Like as the original supposed to? :wink:

Counterfeit, copy, fake or clone.
When I buy a “Spyderco” for 1/10th of the cost of a genuine one then I don’t expect Spyderco levels of quality and materials.
What I do get is a very serviceable knife for $18 shipped to my door. There is no way that the “counterfeit” could be passed off as genuine, wrong steel for the scales or wrong scales for the steel, no way is it even the marked steel (so I’d be quite happy with 8Cr13MoV or even 5Cr), no paperwork, no bar-code, poor quality box.
It does however make me wonder where the rest of the $250+ goes on the original brown G10 sprint run.
Spyderco themselves get knives made in China, even the boxes that the originals come in are printed in China so quality is not an issue, I’ll treat it as dubious until I can “trust” it.
I have been using it as a general purpose cutter in the house and it’s a very high quality pizza slicer.

if it says spyderco it will//can be sold to people as the real thing.counterfeit is dishonest no matter how you justify it…

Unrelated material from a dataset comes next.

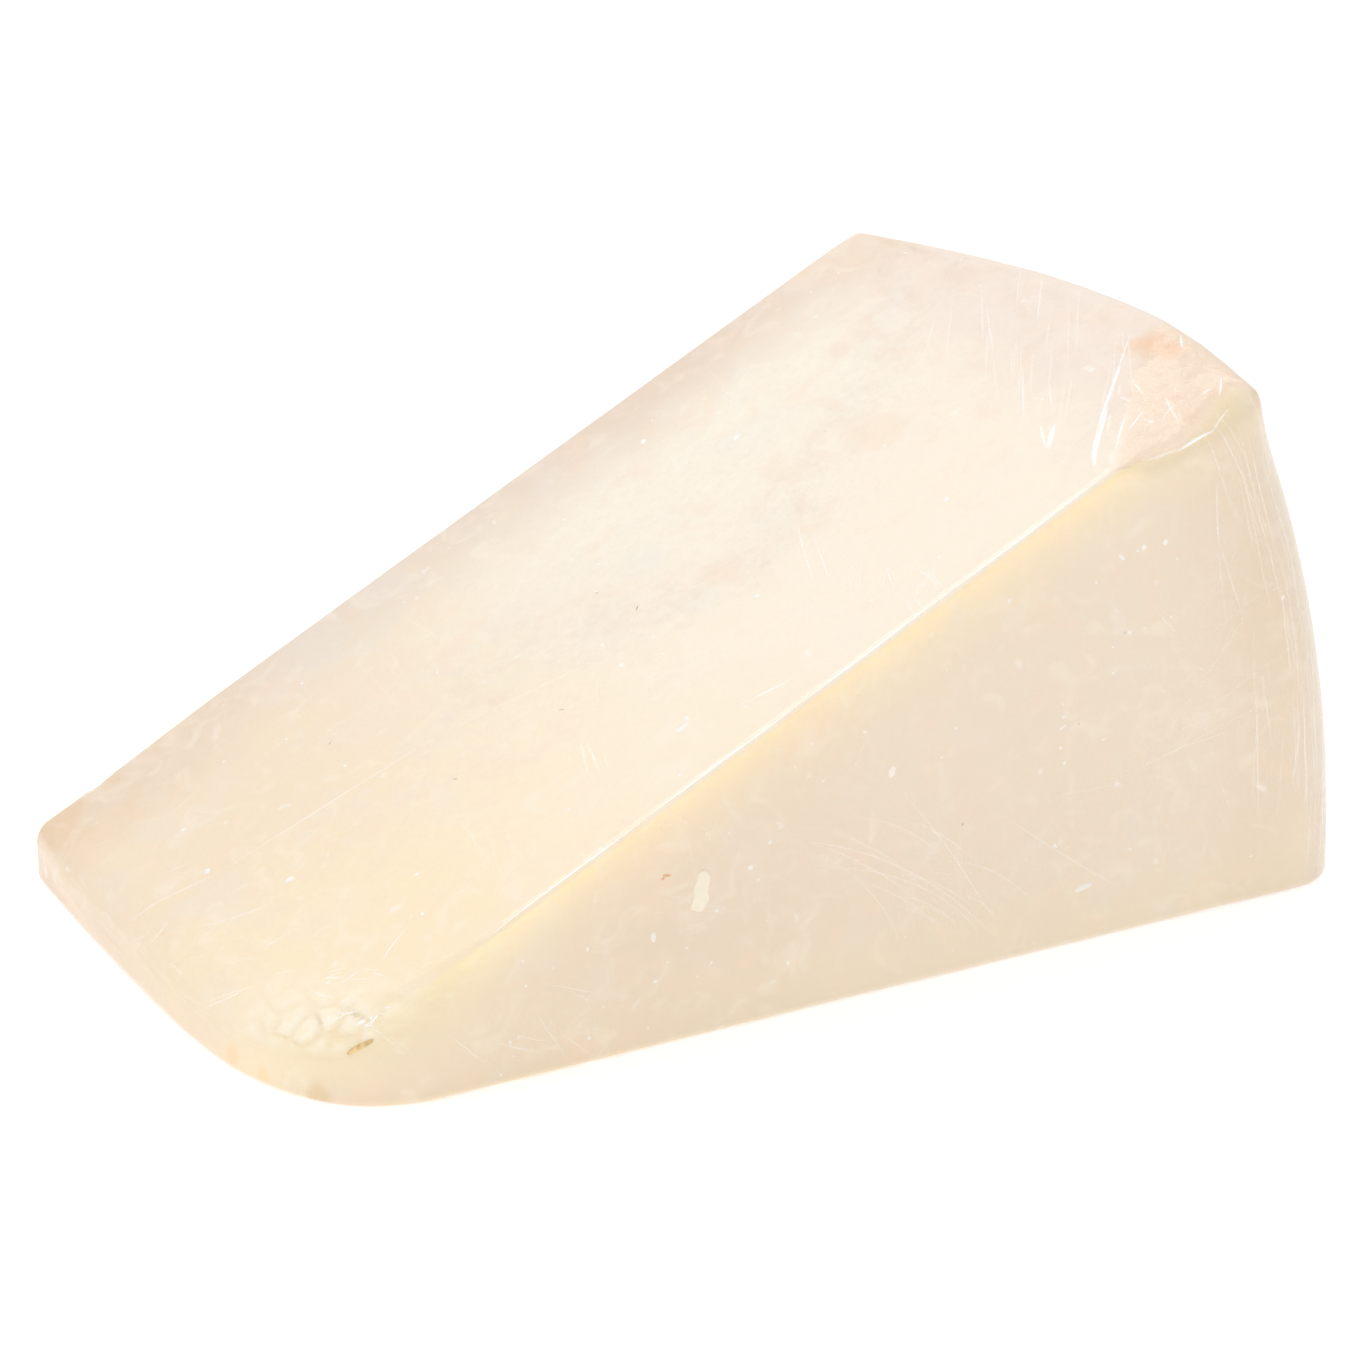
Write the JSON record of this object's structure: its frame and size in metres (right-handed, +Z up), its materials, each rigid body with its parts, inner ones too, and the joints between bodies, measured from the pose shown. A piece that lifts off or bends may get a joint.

If someone has the money to spare without researching the place they buy from, what the item they are buying really looks like and the materials that it’s made from then sooner or later they are going to be losing more than the cost of a knife.
The dishonesty is on the part of the seller who would ask for more than the cost of the fake, not the fake itself, it’s a perfectly good $18 knife.

Yuck…don’t like the serrated blade

Many times the Chinese sub-contractors ARE the original OEM suppliers to the “manufacturers”. Brand name manufacturers hold this secret closely…a trade secret.

Their production runs use specified materials with specified contracted QC…to “Spyderco” in this case, but Spyderco would have to watch them closely while the product is being made. If they are not meticulous in corporate QC oversight, they will have sub-standard products sneaking through.

When the SAME factory and the same workers run the identical item on the same machinery for their own purposes for sale as counterfeits, they are not required to use the same materials, fit, finish or OC because they are making them for their own sale to the domestic Chinese store fronts. The products are not sold directly to the West. Chinese law permits this as a legal practice.

It’s not just knives…it’s everything that’s made over there.

It represents a difference in Eastern vs Western mind set and philolsophy.

Take heat treat for example…

If a US company can add precise heat-treat for 10 cents in volume they will just do it.

If a Chinese company can save 1/10 of a penny by eliminating heat-treat altogether…they will do it and pocket the difference. However, they will take great pains to make the cosmetics as close as possible to the original.

They are tricky little bastards.

The consumer will never win playing their game.